From the listing below, copy every line with the word "object".

##### RECORDS FOR THIS EXERCISE

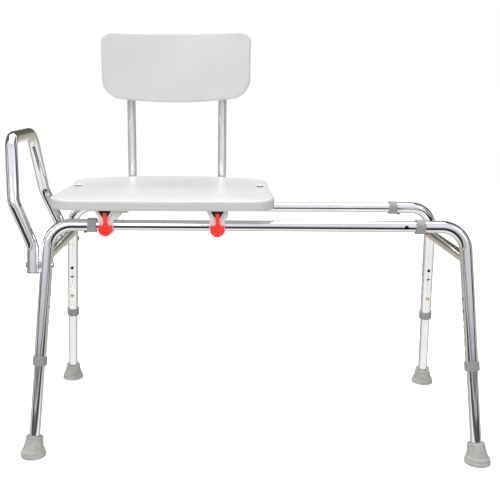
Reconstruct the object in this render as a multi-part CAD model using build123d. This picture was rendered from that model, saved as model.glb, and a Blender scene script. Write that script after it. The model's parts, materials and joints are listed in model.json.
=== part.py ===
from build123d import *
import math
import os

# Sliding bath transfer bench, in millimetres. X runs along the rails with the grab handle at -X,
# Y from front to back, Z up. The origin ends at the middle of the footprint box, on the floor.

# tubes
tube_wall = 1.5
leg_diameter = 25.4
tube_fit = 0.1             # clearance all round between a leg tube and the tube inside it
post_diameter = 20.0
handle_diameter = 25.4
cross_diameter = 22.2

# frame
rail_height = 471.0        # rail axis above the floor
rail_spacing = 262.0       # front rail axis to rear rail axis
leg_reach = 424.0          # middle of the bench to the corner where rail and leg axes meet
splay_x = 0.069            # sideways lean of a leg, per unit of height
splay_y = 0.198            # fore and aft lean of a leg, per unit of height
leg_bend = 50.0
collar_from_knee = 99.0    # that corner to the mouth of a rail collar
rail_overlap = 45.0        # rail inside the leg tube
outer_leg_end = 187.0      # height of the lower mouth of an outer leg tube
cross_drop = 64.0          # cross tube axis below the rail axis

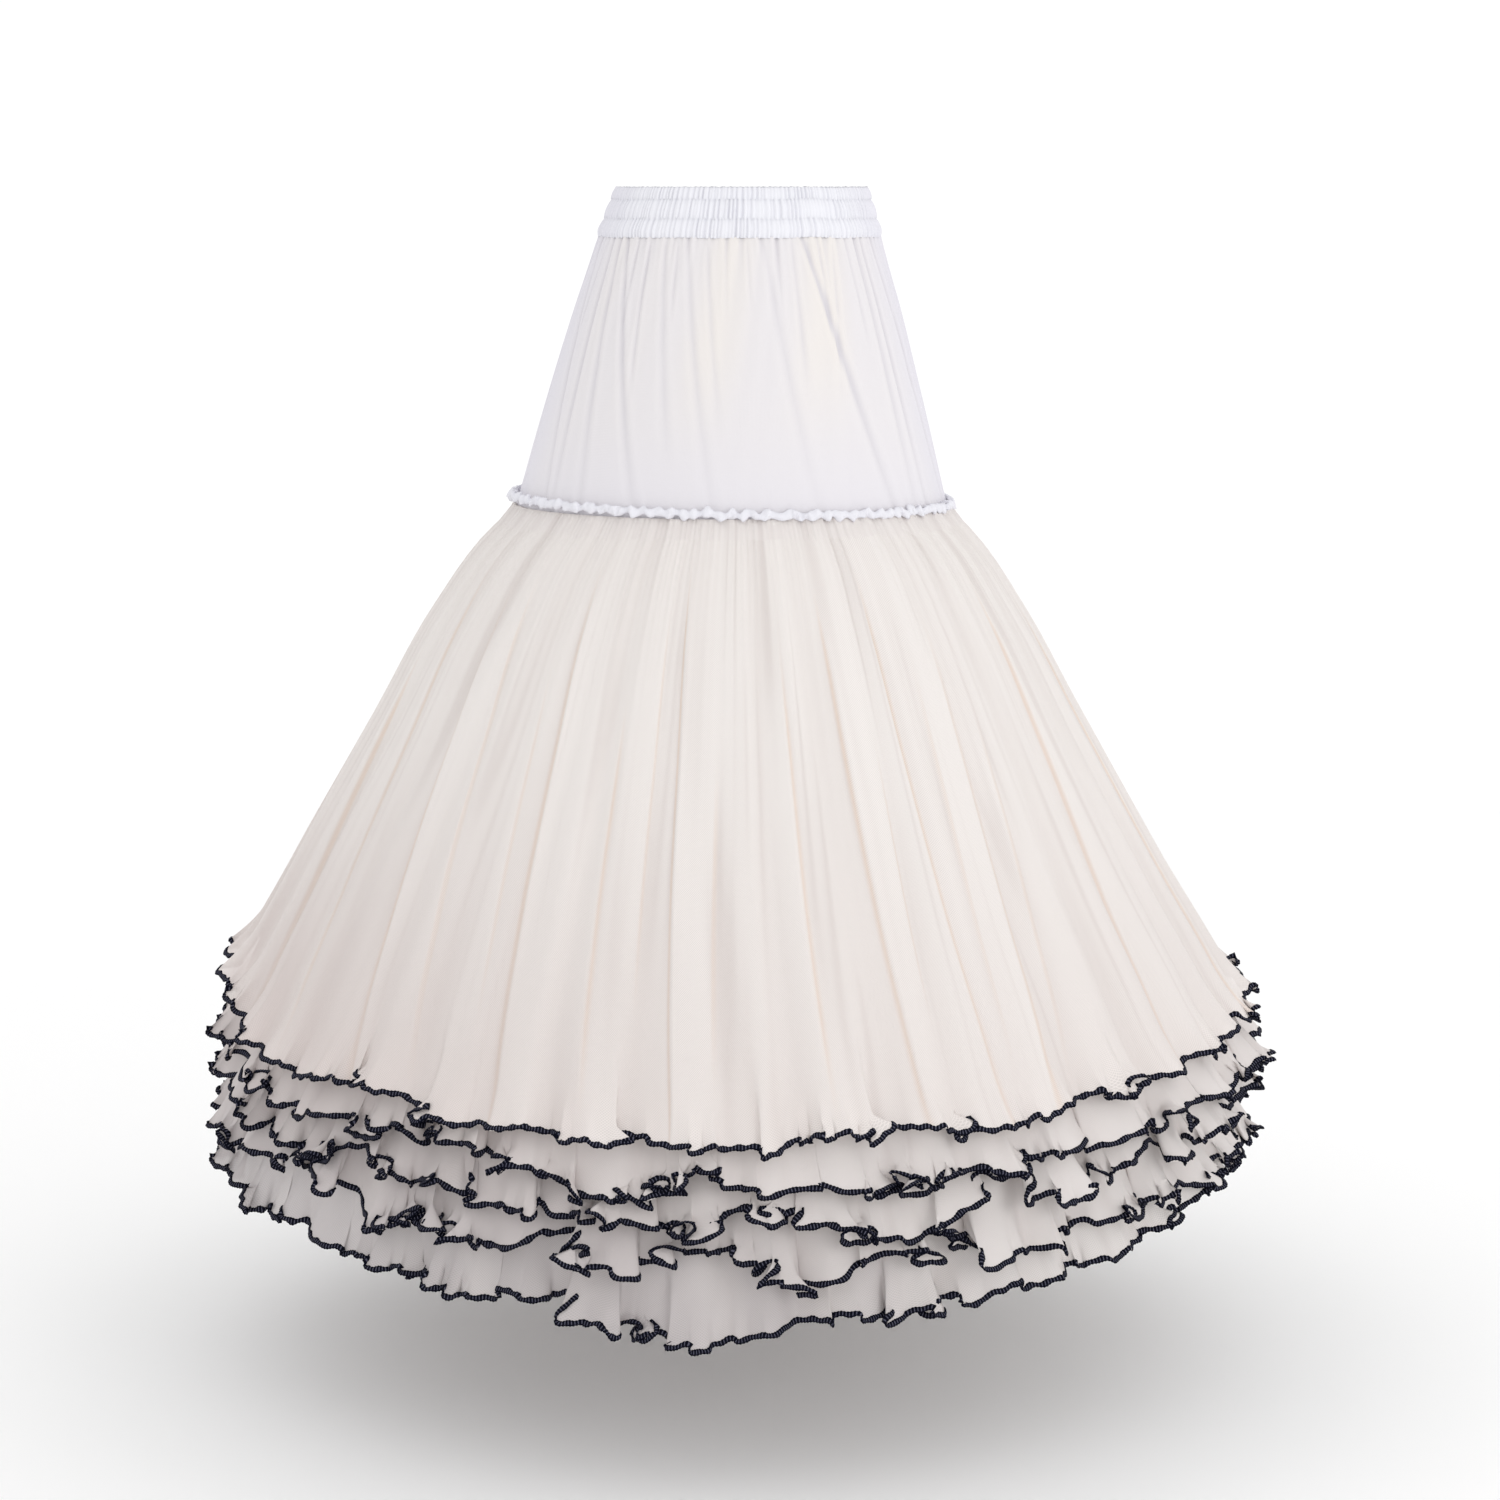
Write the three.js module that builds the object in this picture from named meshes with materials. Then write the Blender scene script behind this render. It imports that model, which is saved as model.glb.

##########

▸ **EXPECTED ANSWER**
Reconstruct the object in this render as a multi-part CAD model using build123d. This picture was rendered from that model, saved as model.glb, and a Blender scene script. Write that script after it. The model's parts, materials and joints are listed in model.json.
Write the three.js module that builds the object in this picture from named meshes with materials. Then write the Blender scene script behind this render. It imports that model, which is saved as model.glb.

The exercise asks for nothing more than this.